Monday, December 13, 2004

Supporting the Troops--With Payday Loans

Alexander Cockburn provides the details:

Fortunes for the arms-makers, foodstamps for the grunts. Money sluices into the treasuries of defense contractors making those poorly armored tanks. Meanwhile an E-2 level Marine gets $1,337.70 a month. Married, this Marine gets a monthly housing allowance of $460.50 a month; unmarried, $289.20.

I was down in Oceanside, the town just south of Camp Pendleton, earlier this year, and as I pointed out then, you don't have to drive more than a couple of blocks through Oceanside's main drag before the economic realities of the American Empire become apparent. On the south side of the 4000 block on Pacific Coast Highway is a colorful store front with two big signs shouting "We Support Our Troops" and "Welcome Home Heroes". But the biggest sign of all says "PAYDAY ADVANCE". The other side of the road there's a pawnshop, one of several in Oceanside, and there are several other store fronts offering advance loans for Marines who can't make it to the end of the month...

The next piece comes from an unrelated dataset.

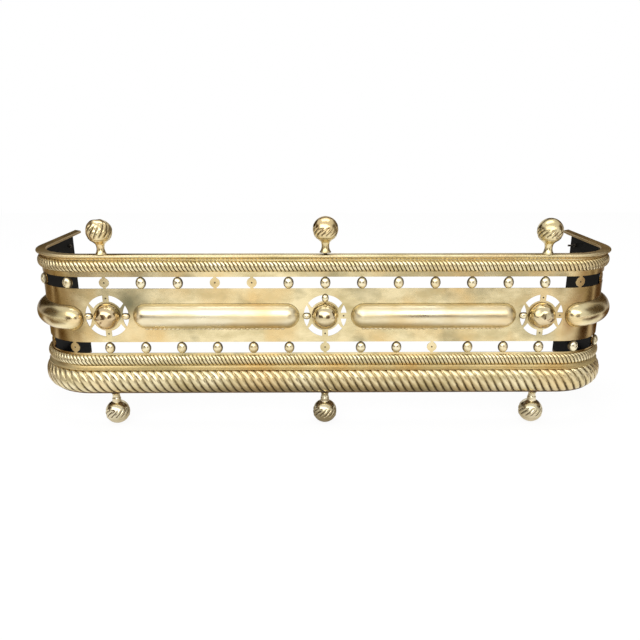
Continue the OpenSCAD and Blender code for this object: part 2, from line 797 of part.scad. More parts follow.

...payday lending is almost never for that one emergency stop gap loan. The payday lending business model is based on developing these lethal borrowing patterns. 90 per cent of all payday loans go to borrowers with five or more loans in a single year.

The Armed Forces recruiters target poor neighborhoods. The payday lenders target the Armed Forces. At Fort Bliss in Texas, Paul Fain wrote earlier this year in Military Money, "the Army Emergency Relief office estimated nearly one-tenth of the 10,000 active duty troops stationed there have had to undergo credit counseling because of payday loans and other debt problems." Young soldiers and sailors, Fain went on, "are the perfect marks for payday lenders for reasons beyond financial naïveté. Though they often live paycheck to paycheck, military personnel are paid regularly, never get laid off and face penalties for failing to repay debts." Back to Oceanside. The enlisted servicemen and women hock stuff in the pawn shops and borrow against payday. The generals and the contractors buy up beach property and own stock in the institutions that bankroll the pawnshops. The military coming home from the war face rotten prospects in the service economy. The president was smart to make it a quick visit to Camp Pendleton. If, like Henry V in Shakespeare's play, he'd moved among the Marines in disguise and listened to their worries, he'd have got a rude surprise. But in the fake world of TV News pr, "heroes" aren't racked with worries like an 805 per cent annual interest rate.


I continue to be amazed by those who claim to "support the troops," yet when stuff like this is reported, inevitably their story changes to something like, "well, they volunteered." Volunteered in the same sense that young Iraqis "volunteered" for refuse haul-away, that is to say, when jobs are scarce in the economy, you tend to take what's available. In the US, that means going to the army and possibly getting shipped to Iraq. In Iraq, that means hauling garbage and hoping you aren't mercy-killed after being shot by mistake. Neither case is particularly appealing.

Oh, and for putting your life on the line, you get paid every two weeks just enough money to last maybe ten days--wow, talk about economic efficiency.